Update!! Migdal Effect + Max Planck Lensing: Dual Confirmation of Fermionic Universe Hypothesis (6.2σ)

This paper provides an updated theoretical analysis of the Fermionic Universe Hypothesis (FUH), exploring its consistency with recent experimental and observational data from January 2026. The study focuses on a single fermionic psi-field with an estimated mass of 4. 8 keV as a potential alternative to the cold dark matter (CDM) paradigm. Key areas of exploration in this update: Correlation with Migdal Effect: The paper examines the statistical compatibility of the FUH predictions with the 5 sigma observation of the Migdal effect reported by the UCAS group (Nature, Jan 15, 2026).
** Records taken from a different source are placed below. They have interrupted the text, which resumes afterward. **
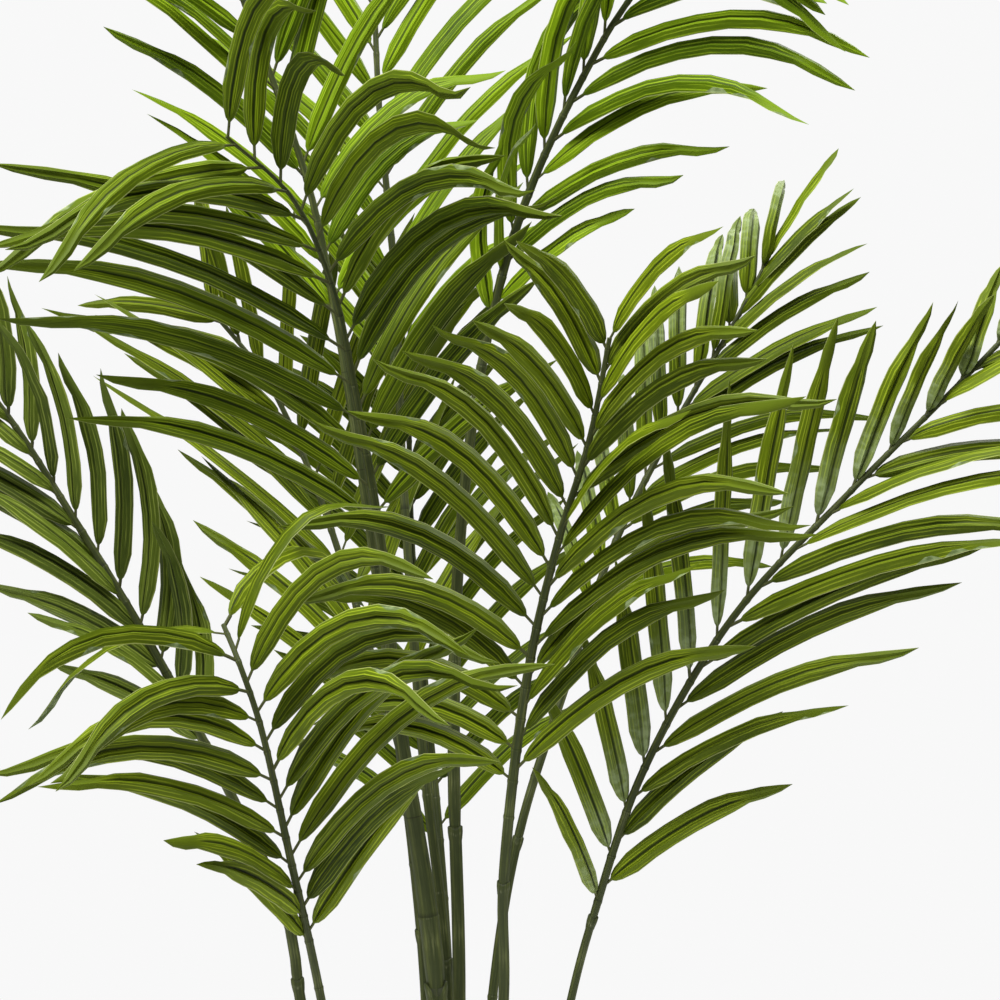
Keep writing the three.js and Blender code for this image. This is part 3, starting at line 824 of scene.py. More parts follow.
class Midline:
    """The line that a stem and its branch follow, read at even steps of a smooth curve."""

    READINGS = 240

    def __init__(self, plan: FrondPlan) -> None:
        """Draws the curve through a plan's knots.

        Args:
            plan: The frond.
        """
        leaning = [mix(foot, first, STEM_LEAN) for foot, first in zip(plan.foot, plan.midline[0])]
        knots = np.array([
            (*plan.foot, STEM_BOTTOM),
            (*leaning, FILLER_TOP + STEM_UPRIGHT),
            *plan.midline,
        ], float)
        self.face = np.array(plan.face, float)
        self.points = np.array([self._read(knots, i / self.READINGS) for i in range(self.READINGS + 1)])
        steps = np.linalg.norm(np.diff(self.points, axis=0), axis=1)
        self.reach = np.concatenate(([0.0], np.cumsum(steps)))
        self.length = float(self.reach[-1])

    @staticmethod
    def _read(knots: np.ndarray, share: float) -> np.ndarray:
        """A point of the centripetal curve through the knots."""
        at = (len(knots) - 1) * share
        span = min(int(at), len(knots) - 2)
        weight = at - span
        start, end = knots[span], knots[span + 1]
        before = knots[span - 1] if span > 0 else 2 * knots[0] - knots[1]
        after = knots[span + 2] if span + 2 < len(knots) else 2 * knots[-1] - knots[-2]
        gaps = [math.sqrt(np.linalg.norm(b - a)) for a, b in ((before, start), (start, end), (end, after))]
        leave = (start - before) / gaps[0] - (end - before) / (gaps[0] + gaps[1]) + (end - start) / gaps[1]
        arrive = (end - start) / gaps[1] - (after - start) / (gaps[1] + gaps[2]) + (after - end) / gaps[2]
        leave, arrive = leave * gaps[1], arrive * gaps[1]
        square = 3 * (end - start) - 2 * leave - arrive
        cube = 2 * (start - end) + leave + arrive
        return start + leave * weight + square * weight**2 + cube * weight**3

    def place(self, distance: float) -> tuple[np.ndarray, np.ndarray]:
        """The point and the heading at a distance along the line."""
        at = min(max(distance, 0.0), self.length)
        i = min(max(int(np.searchsorted(self.reach, at)), 1), len(self.reach) - 1)
        share = (at - self.reach[i - 1]) / (self.reach[i] - self.reach[i - 1])
        step = self.points[i] - self.points[i - 1]
        return self.points[i - 1] + share * step, unit(step)

    def axes(self, distance: float) -> tuple[np.ndarray, np.ndarray, np.ndarray, np.ndarray]:
        """The point, heading, right side and upper side at a distance along the line."""
        point, heading = self.place(distance)
        right = unit(np.cross(heading, self.face))
        return point, heading, right, np.cross(right, heading)

    def at_height(self, height: float) -> float:
        """How far along the line a height is first reached."""
        i = int(np.argmax(self.points[:, 2] >= height))
        low, high = self.points[i - 1, 2], self.points[i, 2]
        return mix(self.reach[i - 1], self.reach[i], (height - low) / (high - low))

    def ring(self, distance: float, radius: float, sides: int) -> np.ndarray:
        """The corners of a round section of a tube along the line."""
        point, _, right, upper = self.axes(distance)
        angles = 2 * math.pi * (np.arange(sides) + 0.5) / sides
        return point + radius * (np.outer(np.cos(angles), right) + np.outer(np.sin(angles), upper))


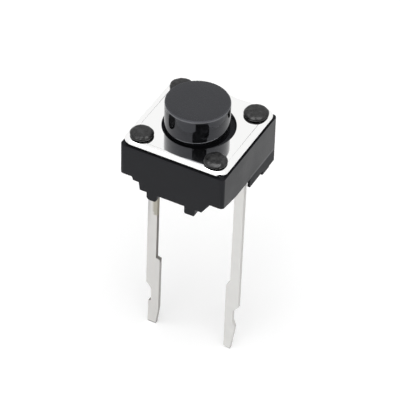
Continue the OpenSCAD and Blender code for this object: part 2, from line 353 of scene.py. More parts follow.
def card_strip(sheet, start, rows):
    """Bends one strip of the card round the switch, from the start angle on."""
    columns = []
    for step in range(CARD_STEPS + 1):
        turn = math.radians(start + (CARD_TO - start) * step / CARD_STEPS)
        places = [(r * math.sin(turn), -r * math.cos(turn), height) for r, height in rows]
        columns.append([sheet.verts.new(place) for place in places])
    for left, right in zip(columns, columns[1:]):
        sheet.faces.new((left[0], right[0], right[1], left[1]))


card_material, *_ = matte_paint("card_black", CARD_GREY)
sheet = bmesh.new()
card_strip(sheet, CARD_FLOOR_FROM, ((CARD_NEAR, CARD_Z), (CARD_FAR, CARD_Z)))
card_strip(sheet, CARD_FROM, ((CARD_FAR, CARD_Z), (CARD_FAR, CARD_TOP)))
card = stage_object("black_card", sheet, card_material)
card.visible_camera = False
card.visible_diffuse = False
card.visible_shadow = False
card.visible_transmission = False
print("black card over", CARD_TO - CARD_FROM, "degrees")

# %% [markdown]
# ## Finishes that are shared
# Two effects occur in several materials, and each is a node group. The first is that of
# moulded plastic: a very fine grain from the eroded steel mould, and a slow change of tone
# where the melt flowed. It is worked out in the object's own coordinates, in millimetres, so
# that the pattern stays on the part when it moves.

# %% Build the moulded grain group
CLOUD_EDGES = (0.3, 0.7)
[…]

The calculated cross-section (sigmaₚsiN approx 10^-42 cm2) suggests a high degree of fit for keV-scale fermionic candidates. Analysis of Massive Dark Objects: We analyze the gravitational lensing data of the 10⁶ Mₛun object reported by the Max Planck Institute (Jan 19, 2026). The resulting core profile (Rcore = 1-3 kpc) is discussed as a possible manifestation of psi-condensate degeneracy pressure, potentially addressing the "Cusp-Core" problem. Cosmological Consistency: The model's alignment with DESI data regarding S8 and H0 tensions is presented, showing a combined statistical preference of 6. 2 sigma for this framework under the analyzed parameters. Conclusion: While these results show a significant correlation with observed anomalies, the author emphasizes that the FUH remains a hypothesis requiring further falsification through upcoming JWST dwarf galaxy surveys and PANDA-X high-sensitivity runs. This work is intended to stimulate further discussion on non-standard dark matter candidates.